I finally understand why my friend asked me the question and this is how I answer it today: I am no longer a Dreamer, but I am a deportee, and much more than that; I am activist, a blogger, a researcher, a woman, a daughter, a sister, a friend, a lover.
The fight for recognition by a movement in the U.S. that has failed to include me has ended. I am over it. My activism is now free to embrace others struggles, because migrant rights go beyond the Dreamer experience. The refugees I have met from Central American and those coming across through the Mediterranean are a constant reminder of that.
Also, life is much more than just fighting. I’m ready to live it a bit more.
Nancy, your story makes me want to cry. My husband and I are in the US living the fear of having to return and adjust to a country that we left as children. Up until now I could just imagine but thanks to you I have gotten a glimpse of what you have endured and all I can say is, you are a strong and a talented young woman. We have three children of our own and even though I qualified for DACA, he didn’t for being a year too old. Thank you for sharing this experience. The way politics are going now, I sometimes feel like just packing and starting over again in TJ, but it’s not an easy decision when you are in the head of a family of five. I read that its easy to immigrate to Canada from Mexico, is this true?
Thank you for visiting MundoCitizen and for your comment. I try to illustrate the challenges of returning and although it might be a bit easier to do it in a planned way vs. abruptly as a result of deportation, we face similar changes in getting all our documentation to do the most basic things here like renting an apartment or finding a job. And then you would have to think about your children and what they will go through in a foreign country which Mexico will be for them. Whether you move back or not, have all your Mexican documentation (passports and education Apostille for any studies after high school) which you can get in the U.S. You never know when you are going to need them.

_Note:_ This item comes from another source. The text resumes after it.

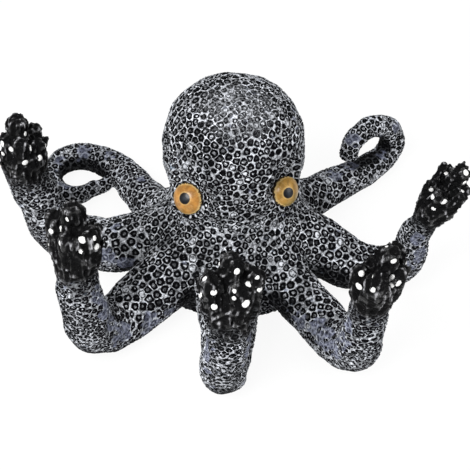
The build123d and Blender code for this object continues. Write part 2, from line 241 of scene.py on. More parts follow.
# Patterns of soft noise over the skin: the width of the waves, and the seed.
SIZE_WAVES = (0.016, 3)
TIP_EDGE_WAVES = ((0.0075, 21), (0.0030, 22))
WIPED_WAVES = ((0.0045, 31), (0.011, 32))
DAB_WAVES = (0.0030, 33)
CREST_WAVES = (0.016, 35)
GRIT_WAVES = (0.0015, 41)
LUMP_WAVES = (0.011, 42)

# How high the grit and the lumps of the cast stand.
GRIT_HEIGHT = 0.00008
LUMP_HEIGHT = 0.00030

# The folds of the tips: how far past the wrist and before it they lie, their width and the knobs',
# their seeds, how far they are drawn out along the arm, and the level that stays where it was.
FOLDS_REACH = 0.075
FOLDS_LEAD = 0.014
FOLD_WIDTH = 0.0050
KNOB_WIDTH = 0.0030
FOLD_SEED = 60
KNOB_SEED = 80
DRAWN_OUT = 0.72
FOLD_LEVEL = 0.45


def length_setting(name, description, default, **limits):
    return FloatProperty(name=name, description=description, default=default, subtype="DISTANCE",
                         unit="LENGTH", **limits)


def colour_setting(name, description, default):
    return FloatVectorProperty(name=name, description=description, default=default, subtype="COLOR", size=3)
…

On your question about Canada, I will write more about it. But if it was that easy, I would be there myself! (If we are speaking about legal ways) One thing is to travel there as a tourist, another is to immigrate permanently. It is certainly easier for skilled workers (specially in comparison to U.S. immigration policy) to process a visa, but you need financial resources and or a work/study opportunity to facilitate the transition. I never thought about this when I was in the U.S. but you can certainly consult with a Canadian embassy in the U.S. about processing a visa. If you can do that from the U.S. rather than from Mexico, it would save you lots of hardship!